I always have these images of WWII vets coming back and how they got involved in politics not only on the national level, but also on the local level. They served on school boards. They got involved commercially and economically. They started businesses. These men and women, whether they were in factories or overseas, had a certain work ethic—their mere presence called us to be better people.
That should be the role of the veteran. We shouldn’t diminish the role. It shouldn’t be something we just put on a bumper sticker. We need to make our presence available to our communities and show that yes, it does work, you can get along with people who don’t have the same opinion as you. You can still work together to accomplish a mission and make people’s lives safer and better.
Tell me about one issue related to those ideals that is of particular importance or concern to you right now. What are you doing about it?
The refugee issue. Veterans for American Ideals has focused a lot on the Special Immigrant Visa program for interpreters and translators who served with the U.S. military, which is very important. But that has opened my eyes to the larger refugee crisis. There are innumerable others that are refugees too.
I’ve endeavored to learn all I can about the current refugee crisis—and who are these people, really? When I was in Afghanistan and the Horn of Africa, I encountered refugees and internally displaced people of all nationalities—Ethiopian, Somalian, Eritrean. It’s important to me to give a face to them, to make them real, especially because we live in a polarized society where refugees have become a political hot potato.
I work within my congregation and through my larger social media and other platforms to try to influence people to see and understand the human story of refugees. Not to see them merely as Muslim, or whatever faith they happen to be, but also to see them as moms, dads, widows, widowers, aunts caring for orphan children. I try to introduce people to those stories.
What would you say to other veterans about the role that they can play in these issues as citizens?
You know firsthand the crises that our world faces. You know how it not only affects our fellow citizens, but how it affects citizens of other countries. My big appeal to most veterans is: do you still wish you could serve? Do you still wish you could be part of something bigger?
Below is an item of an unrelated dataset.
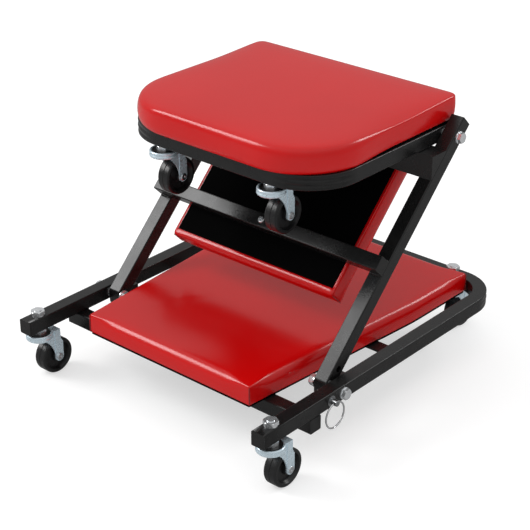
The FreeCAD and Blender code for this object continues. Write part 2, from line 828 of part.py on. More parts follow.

I remember talking with one veteran in particular, a combat-hardened, big, bruiser type of guy. He was soul-searching, looking for a way to take all that the military taught him—to destroy and to engage the enemies—and use that training to help people in the Horn of Africa, where we were serving together, to have productive lives. He felt like he had to hang it all up when he got out. My advice to him was: no, you don’t have to stop serving when you leave. You can still save people’s lives, you can still protect people’s lives, you can still make a difference as a leader today without being in uniform.